A son actif, des couleurs à la fois plus vertes et plus fruitées qu’à l’ordinaire, émanant notamment de la petite harmonie, mais aussi, par exemple, des trompettes dans le passage grotesque du mouvement lent de la Première Symphonie de Mahler. Les tempi fort peu iconoclastes, dans l’ensemble (à l’exception d’un final brucknérien étonnamment véloce), qui offre, dans Bruckner, une très belle respiration dans le mouvement lent: la symphonie de Bruckner dure 53 minutes, celle de Mahler, 50 minutes, durées tout à fait comparables à celles des interprétations « traditionnelles ». Au demeurant, lorsqu’on se reporte aux partitions, on constate qu’y pullulent les indications du type « Nicht schleppen » (« ne pas traîner ») ou même « Schlicht! Nicht sentimental! » (« simple! pas sentimental! »).

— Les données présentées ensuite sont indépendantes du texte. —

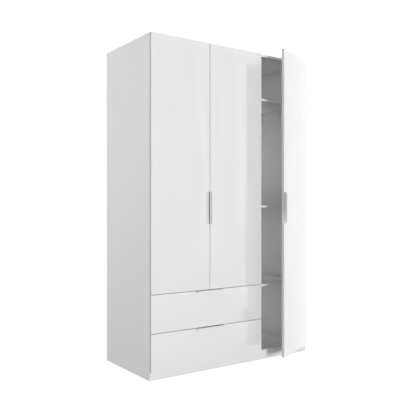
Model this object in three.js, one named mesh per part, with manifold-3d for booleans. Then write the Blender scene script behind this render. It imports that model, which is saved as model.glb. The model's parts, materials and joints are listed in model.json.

Outre une tendance à la confusion dans les tutti polyphoniques et quelques menues imperfections instrumentales, certains mettront toutefois au passif une certaine manière de se concentrer sur des détails de phrasé (les liaisons, conformément à un standard d’interprétation effectivement passé de mode depuis 1945, tiennent parfois du portamento, pour ne pas dire du glissando), ou de privilégier des voix secondaires, qui, pour respecter la lettre de la partition, est parfois trop soulignée. Tel est le cas de l’accent rageur placé sur le premier temps dans le Scherzo de Bruckner, qui, du coup, est scandé comme celui... de la Sixième Symphonie de Mahler. De même, certains auront pu ressentir un manque de pathos et un certain prosaïsme, ou auront déploré une tendance à retenir le chant et l’expression. De fait, Im Treibhaus (dans les Wesendonck-Lieder) est inhabituellement décanté, et l’on recherche en vain la solennité pourtant prescrite dans la marche funèbre de la Première Symphonie. Mais quels que soient les reproches qu’elle encourt peut-être, cette conception n’en conserve pas moins une qualité déjà remarquable: sa cohérence.